Dream town, dream location, right next to a park, the playscape maybe 20 yards from the driveway. 5 bedrooms, home office, garage, a deck out back, on a very private cul-de-sac street with only 2 other neighbours. Front and back staircases, a personal dream of mine. A classic colonial, with a big front porch. Oh, how we dreamed over it. While we waited for our realtor to set it up, I drove by it, saw workmen pulling junk out of the garage, and finagled my way into seeing it with the foreman. Empty. Dirty. But such a diamond in the rough, with the right kind of work.
You know how you can fall dreamy in love with someone even though your practical brain is making reasonable lists for you of why this guy is wrong for you on every level? That is what this house was like, for me. For example, it had been an illegal two-flat, and the flippers who bought it at a foreclosure auction had torn the kitchen out of the upstairs to make it a legal house again. But the front stairs had been removed when the upstairs was converted to an apartment, which made the first floor kind of awkward. Easy fix, right? The flippers just drilled a giant hole in the middle of the living room ceiling and installed a beige metal circular staircase.
Make sure you instal it right in front of the picture window, for maximum stupidness. These house flippers did.
A hundred warning signs popped up, telling us not to buy this house. a hundred warning signs, and a hundred thousand cockroaches. But I couldn’t see them, because I was so busy remaking this house in my head into my Ultimate Dream Home. After we toured it, we visited the playscape next to it in the park, and met our potential new neighbours, who welcomed us with open arms, invited us to be part of their neighbourhood association, told us about outdoor movie nights, and picnics, and barbeques they had, and … oh, suburban people, you have no idea. No idea! To go from living in a place where nobody talks to anyone else, ever, to the welcoming arms of real neighbours, a real neighbourhood. I was in love with these people.
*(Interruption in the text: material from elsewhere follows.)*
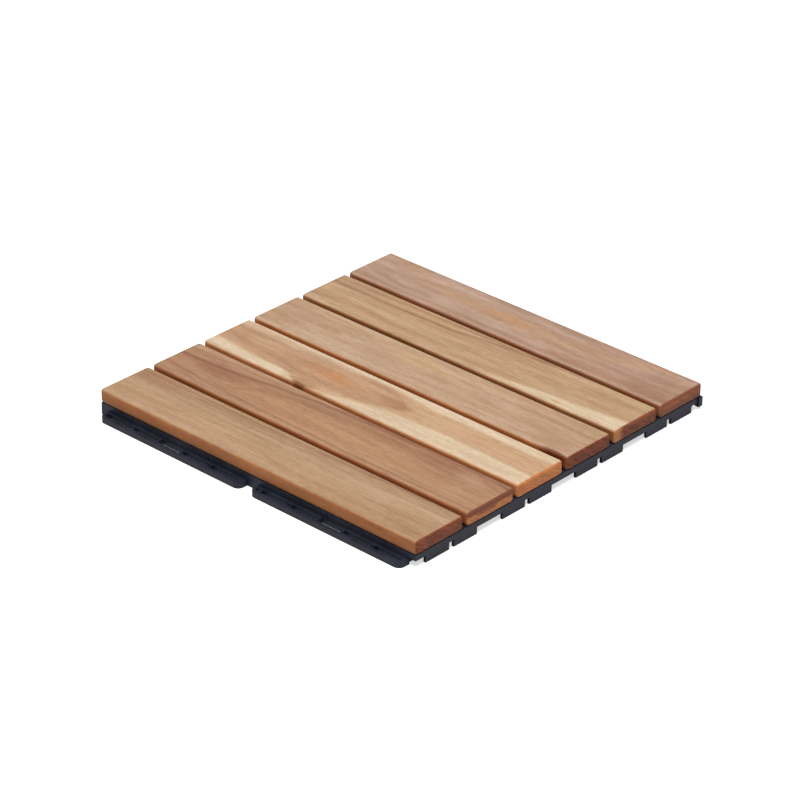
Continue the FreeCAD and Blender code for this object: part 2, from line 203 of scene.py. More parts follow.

So, we made an offer, then we danced with the seller for a bit, and then …. the heavens parted, the angels sang …. they accepted our offer.
The picture doesn’t do it justice, how big this house is. How spacious. How much it is the opposite of living in an apartment with two kids and no lawn. To celebrate our good fortune, we packed the kids in the car and drove over to the house. We parked in the driveway (our driveway, soon!) and headed back over to the playscape to let the kids romp around while we toasted our good fortune with coffees. While we were there, though, we watched the vacant lot that sits 2 houses up from our soon-to-be new home. Cars started stopping, and passengers disembarking. Coolers arrived. Cigarettes lit. Music blaring out of the car windows. It was a party. And we looked at each other, a little stunned. Is this how it is done, in the ‘burbs? People drive around until they find a vacant, but immaculately mowed lot, then party down?
Eventually, the police arrived, and as they did, the party drifted into the park, and the playscape, where grown men smoked cigarettes and dropped the f-bomb in front of my kids, while we walked back to our car. Was this the norm, next to the house our offer had just been accepted on? What had just happened, exactly? Suddenly, we were second-guessing the whole thing. But there was earnest money in, and we were committed.
And then came the home inspection. An inspection that took 4+ hours. At one point, the inspector took a break and told us he wished he could bring his trainees to see this house, because it wasn’t that there was a lot wrong with it so much as there wasn’t one thing right with it. The back deck? Being held up with car jacks. The basement? Filled with rat poison and evidence of rodents. The kitchen? Cockroach heaven. The foundation? Oh, the foundation. It turns out, the house, which we were told was built in the1950s, was actually a remodel of an earlier home built in the 19th century. Given its location, probably some sort of cabin, maybe just a few rooms, one story. When the 1950s owners built on, they added a second story, and built the house out in front, and added an attached garage on one side. But, and this is the crucial part – they didn’t extend the foundation of the home in any way. So basically, the front 10 feet of the house is unsupported in any way by foundation, and is sitting on sandy riverbank. And what was supported by foundation was actually being supported mostly by the 19th century foundation, which wasn’t meant to hold up a second story, since it was built to hold up a little shack.
It is probably bad news when you walk in the door and realize that the front 6 feet of your living room slope in an opposite direction as the back 14 feet, and that the clearly visible line of demarcation runs like a small mountain range from one side of the house to the other. Like a badly iced cake, the second story was slowly sliding off of the first floor, and the first floor of the building was slowly breaking in two, each half going in a different direction.
So, we cancelled the deal. Fixer upper, we wanted, but this was a tear-down. We went back to the seller with our inspection results, but they held firm on their price, and we walked away.
At this point, I was mentally done. We had seen nearly 30 homes, scattered across 5 different towns, each filthier and more structurally unsound than the last. We had waded through other people’s filth, smelled things that made me wish I had a portable gas mask, seen things in the privacy of other people’s homes that we wished we could unsee [ed. note: don't keep your fetish porn on a shelf in your kitchen pantry if you mean for that fetish to remain a secret]. We were demoralized, and a little broken by the process, and frustrated that we were going to be stuck in our apartment forever.